既然是政府确立的主攻方向,日本各地便一哄而起,你上我也上,不上白不上,彼此之间很少进行必要的协调。至少就信息技术而言,如今总务省、经济产业省和文部科学省都在开展类似的课题攻关。这么一来,虽然科研投入的力度增加很大,但再多也架不住如此分流。2000年前后日本全国都在大张旗鼓地推进“IT革命”,如今两年多过去了,这一“革命”又产生了怎样的果实呢?独创性研究的第一步就在于能否正确选题,如果大家都是“英雄所见略同”,千军万马齐攻关,场面确实非常壮观,但这么做势必造成大量的重复和雷同,即使有所不同也是大同小异。在科研资金上一如既往的“撒胡椒面”分配体制,能否改变日本在高科技领域的相对落后局面,显然是难以令人乐观的。

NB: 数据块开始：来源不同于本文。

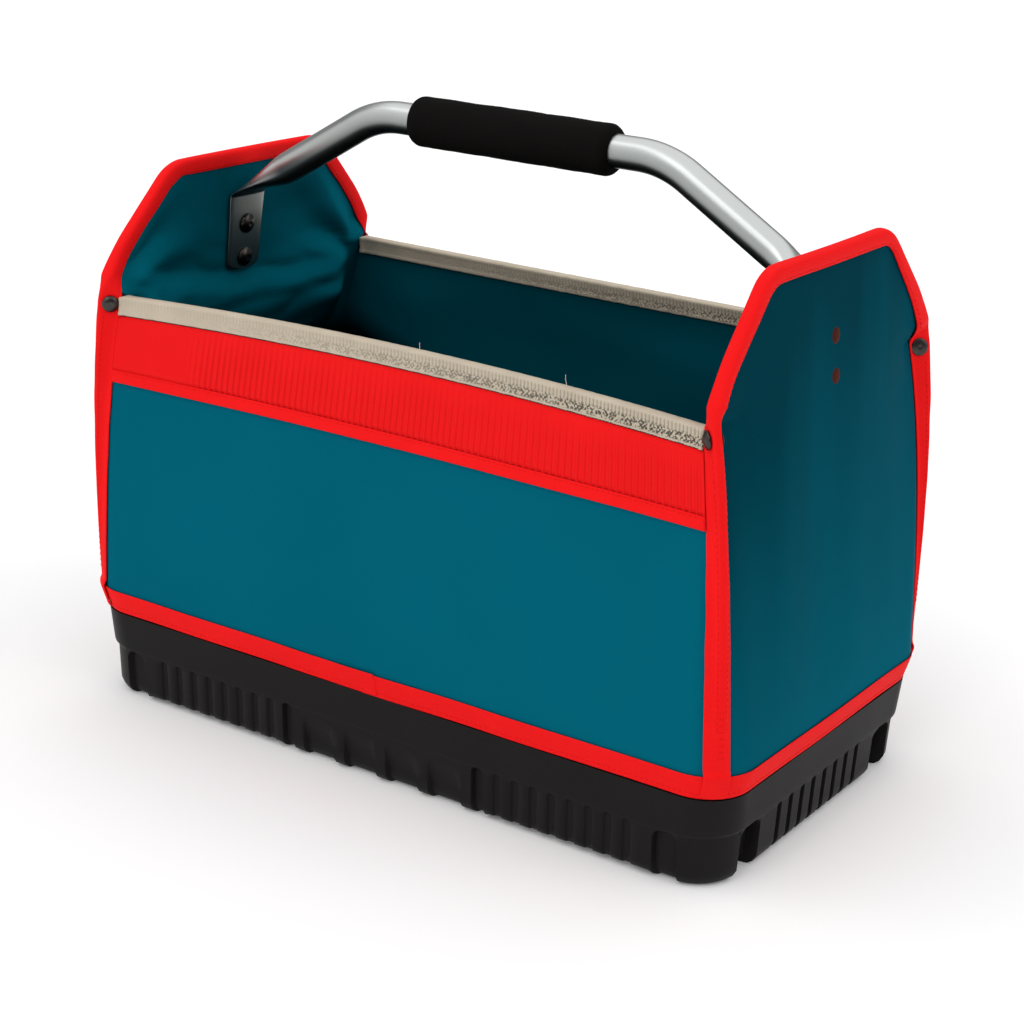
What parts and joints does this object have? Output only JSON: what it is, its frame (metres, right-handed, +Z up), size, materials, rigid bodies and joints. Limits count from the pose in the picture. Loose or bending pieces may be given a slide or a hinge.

当然除此以外,还有科研部门如何将自己的科研成果转化为生产力,大学教育如何培养优秀的科研人才,如何通过合理的评审制度让新人脱颖而出,这些都是日本科研部门迫切需要解决的问题。由于本文的篇幅有限,这些问题只能另行论述。最后再以开头引用过的“科学技术基本计划”中的表述来结束本文:“我国的大学和国立科研机构的科研环境仍处于极为恶劣的状况。科研部门与企业及政府在携手攻关方面也做得很不够。目前日本的科学技术的现状是十分令人忧虑的。我国工业部门的竞争力下降也极为令人担忧。经过5年(1996-2000年)的努力,这些状况有所改善,但工业部门的竞争力仍未完全得到恢复,我国经济增长的前景也令人感到不安”。这段话很准确地说明了日本科技发展的滞后对经济和社会所产生的制约作用。由于缺乏科技创新,难以在高科技领域取得突破,无法通过科技的强力支撑来推动产业结构的调整,所以也就迟迟无法走出衰退的阴影。如果日本今后不能消除上述制约,重振雄风对日本来说就只是一厢情愿。